Wednesday, February 15, 2012

Depression: It's Our Problem

Cynthia was dealing with depression for months before we realized what it was. At first it just seemed like Cynthia would get in a mood where she was unreasonably touchy, couldn't be satisfied and was too tired to do the things that used to excite her. Then the next day she would be dramatically better. It was a roller-coaster for awhile, but we started to finally see that it was a noticeable pattern, and we started to realize that maybe it wasn't just "moods", maybe it was something physiological.

I can understand the temptations as a spouse to draw away. I didn't know when we got married that I was agreeing to having to be a single parent one day every couple weeks, or to spending late nights trying to encourage Cynthia when nothing I say helps, or to having her attack me unfairly. As we've slowly come to realize more of what it is, however, I'm realizing that when I was married this is what I signed up for. I'm very thankful that when the pendulum swings back and Cynthia's back to "normal" she's still the same wonderful person I married. Since this is the case I know that in the "down" times she's not herself, and part of serving her "for better or for worse" is taking care of her through tough times as well as enjoying the happy times. I know some people have to deal with a spouse who always treats them like I was describing, and I feel for them, but I thank God that I'm not dealing with that.

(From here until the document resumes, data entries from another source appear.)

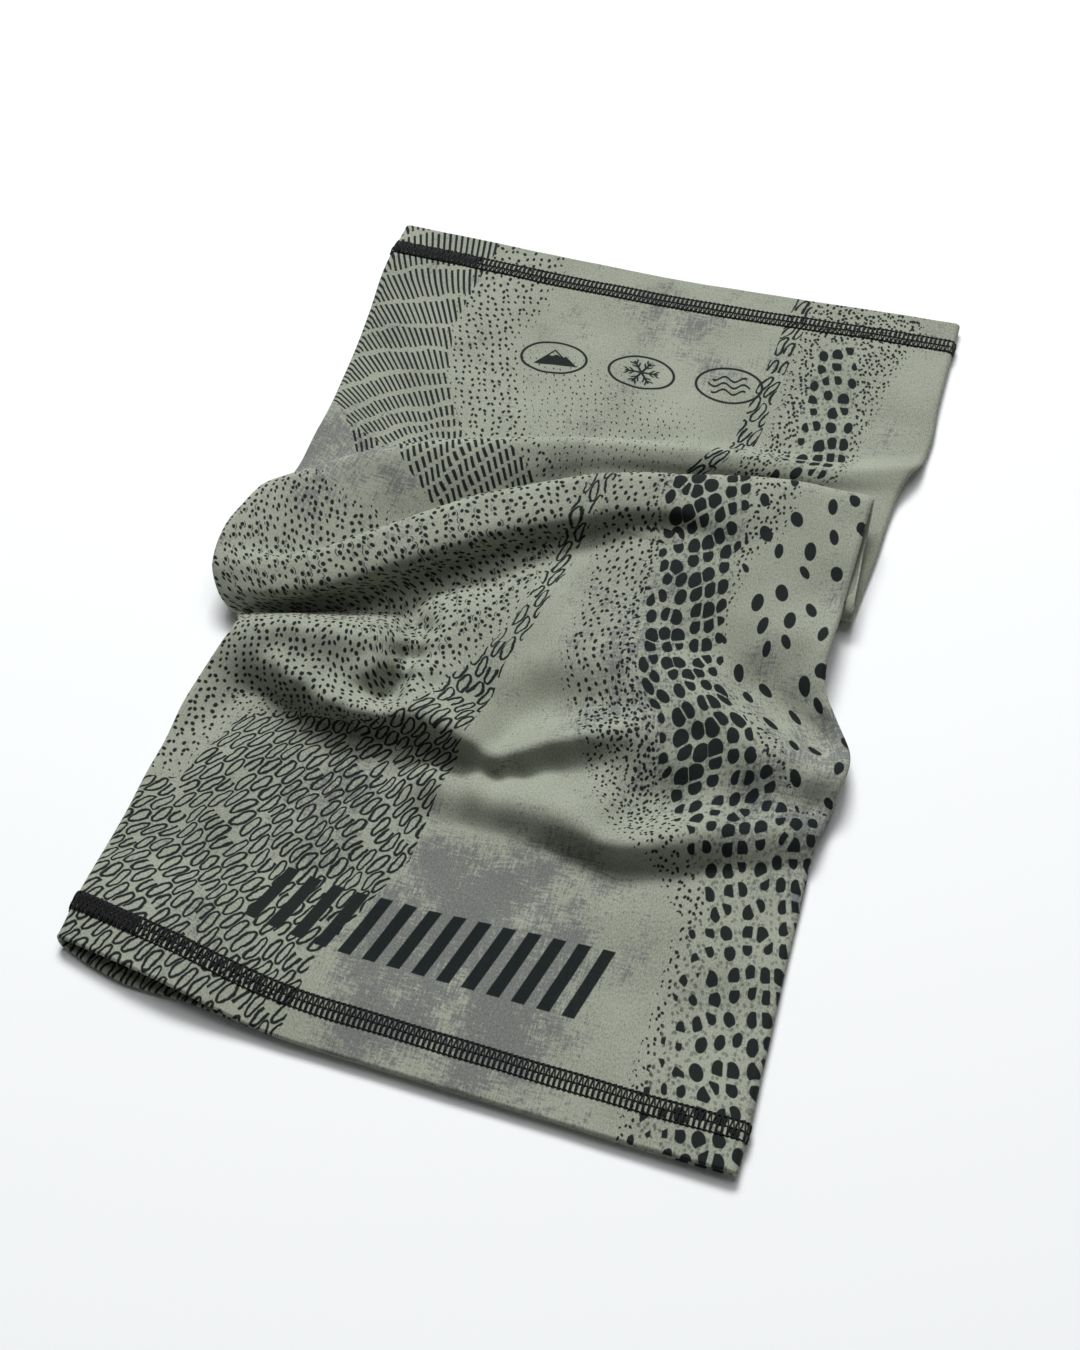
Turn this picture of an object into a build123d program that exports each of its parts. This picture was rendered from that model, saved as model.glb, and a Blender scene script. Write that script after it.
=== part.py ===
from build123d import *
import math
import os

import numpy as np

# A neck gaiter: one printed knit panel closed into a tube by a side seam, both mouths
# hemmed, lying flat on a table with the middle pushed together into soft folds.
# X runs across the tube, +Y along it to the far hem, +Z up; the origin is under the
# middle of the gaiter, on the table. Millimetres.

FABRIC = 0.9  # brushed stretch knit
HEM_TURN = 18.0  # fabric turned to the inside at each mouth
HEM_STRAIGHT = 20.0  # the tube runs straight this far in from a mouth's edge
BODY_DEPTH = 8.0  # height of the flat parts of the tube
FOLD_DEPTH = 5.0  # height of the tube where it is folded on itself

STITCH_INSET = 10.0  # hem edge to the nearest needle row
NEEDLE_GAUGE = 3.2  # between needle rows
NEEDLE_ROWS = 3
THREAD = 0.5  # width of a thread row
THREAD_HEIGHT = 0.3
THREAD_GAP = 0.02  # the seam's threads lie this far off the cloth

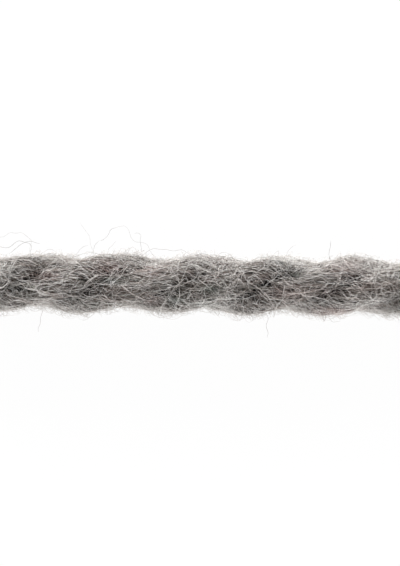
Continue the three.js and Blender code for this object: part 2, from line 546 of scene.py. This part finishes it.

I'm still married to an amazing, delightful woman, and I'm helping her through something she's being attacked by periodically, like a disease.

Depression isn't just her problem to deal with on her own. I don't make her feel guilty when she can't do what she usually does and I pick up the slack. I try to not argue or get angry with her when she's down and says things that feel unfair, untrue, or hurtful. I'm seeking to help her, reading about how I can assist her, encouraging her and sticking with her when she needs it. That's what I agreed to when I said those vows on our wedding day. If it meant staying by her bedside if she got cancer I would do it, and so I'm going to do the equivalent in this situation, when she being attacked by a different, but in some ways very similar, affliction.